Or ahead of the field.

Automation is the slowest of slow fucks, but it is relentlessly fucking all of us. *That's* the real super-cycle.

What makes us especially vulnerable is the centuries-old cognitive bias and/or blind spot that nearly all of us carry with us, namely: equating hard work with moral virtue.

It exists for a reason of course, the reason being that hard work has historically been a pre-requisite for a civilisational grouping (be it a tribe, village, city-state, nation-state) to prosper and flourish.

But there will come a point - and we're not far away now - where automation pulls the rug from under the entire edifice of "the work ethic".

The question then is, how will the productive output of the economy be distributed if there's no meaningful quantity of human "work" available to measure "contribution"? If we're all freeloaders (and we will be), how does the pie get divided?

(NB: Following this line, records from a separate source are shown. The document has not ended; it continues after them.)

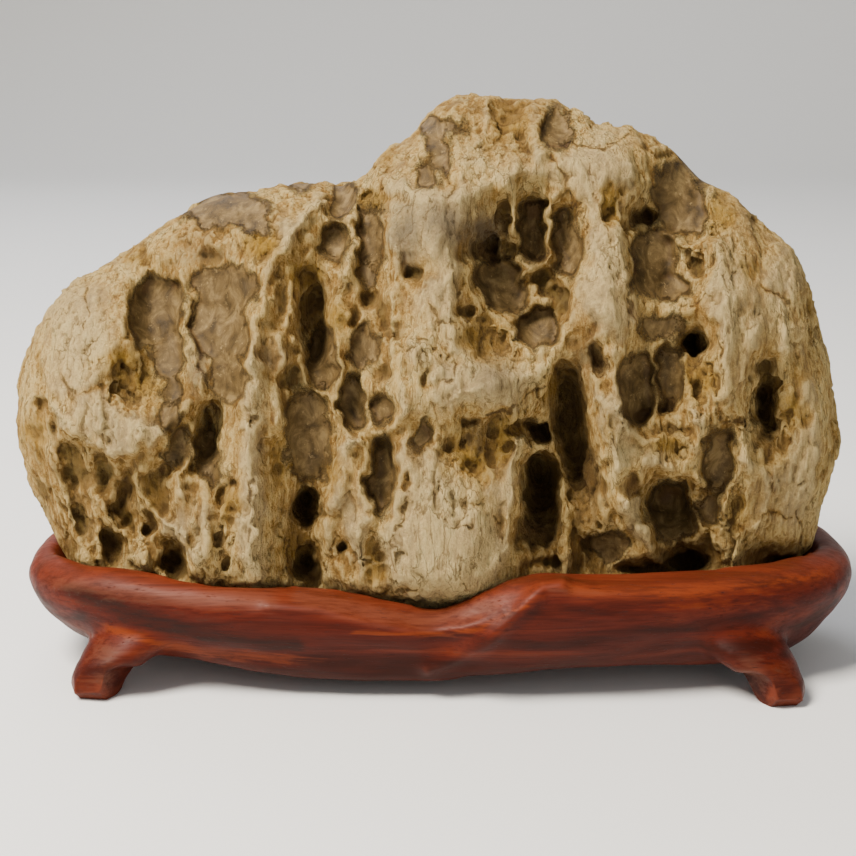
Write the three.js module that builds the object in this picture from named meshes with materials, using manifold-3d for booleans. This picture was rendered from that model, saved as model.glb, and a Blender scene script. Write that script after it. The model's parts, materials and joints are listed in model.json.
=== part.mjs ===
// A scholar's rock on its carved hardwood stand. Millimetres, +Z up, the front of the rock faces -Y.
// The origin is on the surface that the feet stand on, under the middle of the object.
import * as THREE from "three";
import { mergeVertices } from "three/addons/utils/BufferGeometryUtils.js";
import Module from "manifold-3d";

const wasm = await Module();
wasm.setup();

// ---- Driving dimensions -------------------------------------------------------------------------

const ROCK_DETAIL = 13; // subdivisions of the icosahedron that becomes the rock
const SOCKET_DETAIL = 10; // subdivisions of the copy of the rock that carves the socket
const HOLE_DETAIL = 2;
const ROCK_CENTRE_Z = 100; // height of the point that the outline is measured round
const ROCK_HALF_DEPTH = 50; // from the middle plane to the face, before the masses
const ROCK_SQUARENESS = 2.6; // exponent of the section from face to edge: 2 is an ellipse

const STAND_HALF_LENGTH = 153;
const STAND_HALF_DEPTH = 60;
const STAND_MIDDLE_X = 4.5;
const STAND_SQUARENESS = 2.9; // exponent of the stand's plan: 2 is an ellipse
const STAND_SEGMENTS = 68;
const RIM_HEIGHT = 44;
const FOOT_SEGMENTS = 16;

const SOCKET_GAP_SIDE = 2; // clearance between rock and socket wall
const SOCKET_GAP_UNDER = 1.2; // shrinks to a hair where the coarser socket floor is closest

// ---- Form of the rock ---------------------------------------------------------------------------

// Front outline of the rock in the middle plane, anticlockwise from the lower right, as [x, z].
const ROCK_OUTLINE = [
  [134, 31], [142, 40], [145, 52], [145, 61], [149.5, 69], [150.5, 79], [148.5, 95], [144.5, 112],
  [140, 126], [135.5, 141], [129, 153], [118, 160.5], [108, 171], [98.5, 173.5], [92, 180],
  [83, 189], [73, 194.5], [61, 195], [53, 200], [43, 204], [29, 203.5], [14, 206],
  [5.5, 203.5], [-2, 196], [-4, 191], [-14.5, 186.5], [-21, 180], [-26, 174.5], [-39, 175],
  [-50, 174.5], [-60, 171.5], [-74.5, 171], [-86.5, 164.5], [-99, 156], [-118.5, 144],
  [-128, 139.5], [-135.5, 132], [-141.5, 121], [-146, 113], [-149, 103.5], [-150.5, 91],
  [-149.5, 78], [-146, 63], [-141, 53], [-137.5, 42], [-129, 31], [-110, 24], [-60, 18.5],
  [0, 15.5], [60, 19.5], [110, 24],
];

// How much of the half depth is left at each height, so that the rock narrows to its crest.
const DEPTH_BY_HEIGHT = [[20, 0.95], [45, 0.98], [80, 1.02], [120, 0.99], [160, 0.88], [210, 0.66]];

// Masses that stand proud of a face, and saddles that lie back from it:
// [x, z, reach along x, reach along z, height].
const FRONT_MASSES = [
  [6, 170, 22, 24, 8], // the brow of the dome
  [4, 42, 28, 34, 13], // the foot of the middle mass
  [-8, 116, 15, 30, 6], // the middle mass
  [-30, 160, 9, 18, -5], // the saddle between the dome and the left shoulder
  [-56, 124, 9, 38, 6], // the pillar left of the long groove
  [-39, 108, 9, 46, -10], // the long groove
  [-92, 132, 11, 19, -9], // the groove in the left boulder
  [-118, 96, 18, 44, 4], // the left boulder
  [-104, 58, 8, 24, -4], // flutes along its foot
  [-87, 62, 7, 26, 4],
  [-68, 58, 9, 26, 5],
  [-70, 40, 28, 18, 9],
  [-124, 58, 7, 24, 2],
  [34, 154, 18, 19, -11], // the clustered hollows under the brow
  [80, 156, 12, 21, -10], // the large hollow of the right shoulder
  [60, 126, 8, 28, 5], // the pillar right of the tall cleft
  [48, 90, 10, 30, -9], // the side of the tall cleft
  [78, 108, 11, 17, -6], // the cells under the large hollow
  [103, 128, 11, 44, 5], // the right boulder
  [104, 60, 7, 22, 4],
  [84, 66, 17, 15, -8], // the cave under the right boulder
  [-143, 68, 14, 24, -6], // the undercut left end
];
const BACK_MASSES = [
  [-80, 90, 40, 46, 4],
  [-120, 80, 16, 40, -4],
  [30, 136, 46, 44, 6],
  [104, 76, 36, 40, 3],
  [-24, 120, 13, 60, -9],
  [68, 100, 12, 50, -8],
  [-2, 52, 34, 22, -5],
];

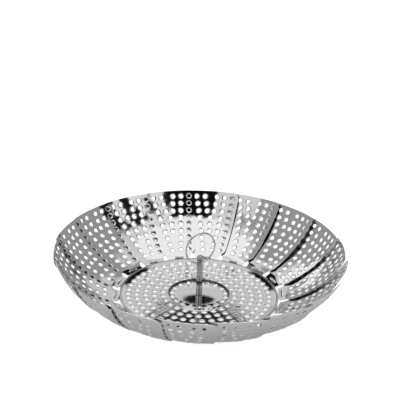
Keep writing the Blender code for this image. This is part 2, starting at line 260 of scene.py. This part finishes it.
def petal_point(s, across):
    """Middle of the sheet in the petal's frame: s along it and so far across, round the bowl."""
    angle = petal_slope + s / petal_bow
    reach = bow_reach(s)
    rise = petal_bow * (cos(petal_slope) - cos(angle))
    inward = -across * petal_twist
    radius = reach - sin(angle) * inward
    turn = across / reach
    bowl = Vector((radius * cos(turn) - hinge_ring, radius * sin(turn), rise + cos(angle) * inward))
    root = hinge_line * across + root_line * s
    return root.lerp(bowl, smooth_share((s - slot_reach) / (root_blend - slot_reach)))


def petal_hole_places():
    """Centres of a petal's holes: nine rows that follow its clockwise edge and thin out towards the root."""
    places = []
    pitch = hole_column_pitch
    for row in range(hole_rows):
        s = first_hole_row - hole_row_pitch * row
        first = first_hole_inset - petal_half_width(s, bow_reach(s))
        span = 35 - 2.4 * row
        if row < 3:
            columns = (0, pitch, 2 * pitch, span - 8, span)
        elif row < 6:
            columns = (0, pitch, (pitch + span) / 2, span)
        else:
            columns = (0, pitch, span)
        places += [(s, first + column) for column in columns]
    return places


def ring_points(centre, radius, sides, turn=0):
    """Points evenly round a circle, the first of them at the given turn."""
    angles = [2 * pi * i / sides + turn for i in range(sides)]
    return [(centre[0] + radius * cos(angle), centre[1] + radius * sin(angle)) for angle in angles]


def inside(point, loop):
    """Whether a flat point lies within a closed loop."""
    x, y = point
    crossings = 0
    for (xa, ya), (xb, yb) in zip(loop, loop[1:] + loop[:1]):
        if (ya > y) != (yb > y) and x < xa + (y - ya) / (yb - ya) * (xb - xa):
            crossings += 1
    return crossings % 2 == 1


def pierced_net(outline, openings, holes, filling):
    """Points and triangles of a flat pierced sheet: outline, openings, rings round every hole, and filling."""
    loops = [outline] + openings + [ring_points(hole, hole_radius, hole_sides) for hole in holes]
    points, edges, owner = [], [], []
    for number, loop in enumerate(loops):
        start = len(points)
        points += loop
        owner += [number] * len(loop)
        edges += [(start + i, start + (i + 1) % len(loop)) for i in range(len(loop))]
    for hole in holes:
        for number, out in enumerate(hole_rings):
            points += ring_points(hole, hole_radius + out, hole_sides, (number + 1) % 2 * pi / hole_sides)
    points += filling
    owner += [-1] * (len(points) - len(owner))
    made = delaunay_2d_cdt([Vector(point) for point in points], edges, [], 0, 1e-6)
    source = [ids[0] for ids in made[3]]
    triangles = []
    for face in made[2]:
        corners = [source[i] for i in face]
        owners = {owner[i] for i in corners}
        if len(owners) == 1 and owners != {-1}:
            number = owners.pop()
            middle = (sum(points[i][0] for i in corners) / 3, sum(points[i][1] for i in corners) / 3)
            if number > 0 or not inside(middle, outline):
                continue
        triangles.append(corners)
    return points, triangles


def sheet_body(points, normals, triangles, sheet, centred):
    """Both faces of a sheet and the walls between them: (vertices, faces)."""
    upper = sheet / 2 if centred else 0
    count = len(points)
    vertices = [p + n * upper for p, n in zip(points, normals)]
    vertices += [p + n * (upper - sheet) for p, n in zip(points, normals)]
    faces = [tuple(t) for t in triangles] + [tuple(i + count for i in reversed(t)) for t in triangles]
    open_edges = set()
    for a, b, c in triangles:
        for edge in ((a, b), (b, c), (c, a)):
            if (edge[1], edge[0]) in open_edges:
                open_edges.remove((edge[1], edge[0]))
            else:
                open_edges.add(edge)
    faces += [(b, a, a + count, b + count) for a, b in sorted(open_edges)]
    return vertices, faces


def set_normals(mesh, normals):
    """Give both faces of a sheet the true normals of its surface; the walls keep their own."""
    count = len(normals)
    mesh.shade_smooth()
    mesh.set_sharp_from_angle(angle=radians(50))
    corner_normals = [(0, 0, 0)] * len(mesh.loops)
    for face in mesh.polygons:
        corners = [mesh.loops[i].vertex_index for i in face.loop_indices]
        if max(corners) < count:
            side = 1
        elif min(corners) >= count and max(corners) < 2 * count:
            side = -1
        else:
            continue
        for loop, corner in zip(face.loop_indices, corners):
            corner_normals[loop] = normals[corner % count] * side
    mesh.normals_split_custom_set(corner_normals)


def neighbours_by_cell(holes):
    """The holes near each square cell of the flat sheet, so that a point is held against few of them."""
    cells = {}
    for hole in holes:
        home = (int(hole[0] // cell), int(hole[1] // cell))
        for i in (-1, 0, 1):
            for j in (-1, 0, 1):
                cells.setdefault((home[0] + i, home[1] + j), []).append(hole)
    return cells


def pressed_height(u, v, cells, dimple):
    """How far the punch drew the sheet down: a rolled rim at each hole, in a wide shallow dimple."""
    height = 0
    for hole in cells.get((int(u // cell), int(v // cell)), ()):
        away = hypot(u - hole[0], v - hole[1])
        rim = max(1 - (away - hole_radius) / draw_width, 0)
        height -= draw_depth * min(rim, 1.1) ** 2 + dimple * exp(-(away / dimple_width) ** 2)
    return height


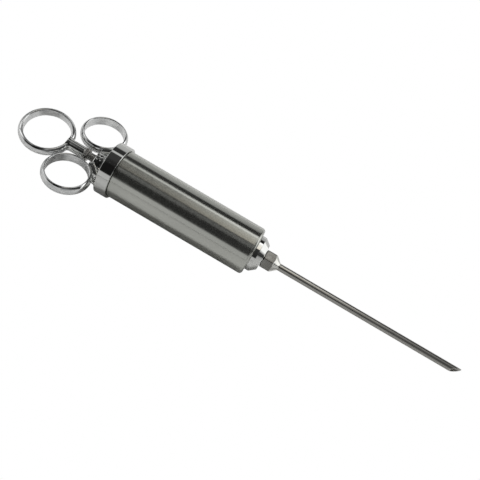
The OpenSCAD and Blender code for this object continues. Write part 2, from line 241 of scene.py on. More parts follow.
def surface_net(field, box_low, box_high, cell):
    """Closed quad mesh of field < 0: points moved onto field = 0, normals from its gradient."""
    box_low, box_high = np.array(box_low, float), np.array(box_high, float)
    dims = np.ceil((box_high - box_low) / cell).astype(int) + 1
    axes = [box_low[i] + cell * np.arange(dims[i]) for i in range(3)]
    values = field(*np.meshgrid(*axes, indexing="ij"))
    inside = values < 0
    cells = dims - 1
    corners = [(i, j, k) for i in (0, 1) for j in (0, 1) for k in (0, 1)]

    def at_corner(array, corner):
        return array[tuple(slice(c, c + n) for c, n in zip(corner, cells))]

    inside_count = np.zeros(cells, int)
    for corner in corners:
        inside_count += at_corner(inside, corner)
    mask = (inside_count > 0) & (inside_count < 8)

    # one vertex per crossed cell, at the mean of its edge crossings
    total = np.zeros(mask.shape + (3,))
    crossings = np.zeros(mask.shape)
    for start in corners:
        for axis in range(3):
            if start[axis]:
                continue
            end = list(start)
            end[axis] = 1
            value_a, value_b = at_corner(values, start), at_corner(values, end)
            cross = (value_a < 0) != (value_b < 0)
            share = np.where(cross, value_a / np.where(cross, value_a - value_b, 1), 0)
            for q in range(3):
                total[..., q] += np.where(cross, start[q] + (share if q == axis else 0), 0)
            crossings += cross
    index = -np.ones(mask.shape, int)
    index[mask] = np.arange(mask.sum())
    base = np.stack(np.nonzero(mask), -1)
    points = box_low + cell * (base + total[mask] / crossings[mask][:, None])

    # one quad round each crossed grid edge
    faces = []
    for axis in range(3):
        u, v = (axis + 1) % 3, (axis + 2) % 3
        slice_a, slice_b = [slice(None)] * 3, [slice(None)] * 3
        slice_a[axis] = slice(0, dims[axis] - 1)
        slice_b[axis] = slice(1, dims[axis])
        inside_a, inside_b = inside[tuple(slice_a)], inside[tuple(slice_b)]
        edges = np.stack(np.nonzero(inside_a != inside_b), -1)
        edges = edges[(edges[:, u] > 0) & (edges[:, v] > 0)
                      & (edges[:, u] < dims[u] - 1) & (edges[:, v] < dims[v] - 1)]
        outward = inside_a[tuple(edges.T)]
        quads = []
        for du, dv in ((1, 1), (0, 1), (0, 0), (1, 0)):
            near = edges.copy()
            near[:, u] -= du
            near[:, v] -= dv
            quads.append(index[tuple(near.T)])
        quads = np.stack(quads, 1)
        quads[~outward] = quads[~outward][:, ::-1]
        faces.append(quads)

    for _ in range(3):
        slopes = gradient(field, points)
        steepness = np.maximum((slopes * slopes).sum(1), 0.05)
        step = slopes * (field(*points.T) / steepness)[:, None]
        length = np.linalg.norm(step, axis=1)
        step *= np.minimum(1, 0.5 * cell / np.maximum(length, 1e-9))[:, None]
        points = points - step
    normals = gradient(field, points)
    normals /= np.maximum(np.linalg.norm(normals, axis=1), 1e-9)[:, None]
    return points, np.vstack(faces), normals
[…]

Yes it is scary to predict the future under mass uncontrolled automation. After all it mainly the Protestant work ethic (oh and the enlightenment!) that built the West. Without religion and work purpose we may become like those colonised indiginous tribes (the first ones to have experienced being the 'left behind'?), ie aimless drunkards. In fact the results of our own benefit culture experiment rather points toward this happening. The thing is that most people won't become work-from-home artists and poets!?, instead might the future be nothing more than receiving UBI payments whilst being plugged into the Metaverse?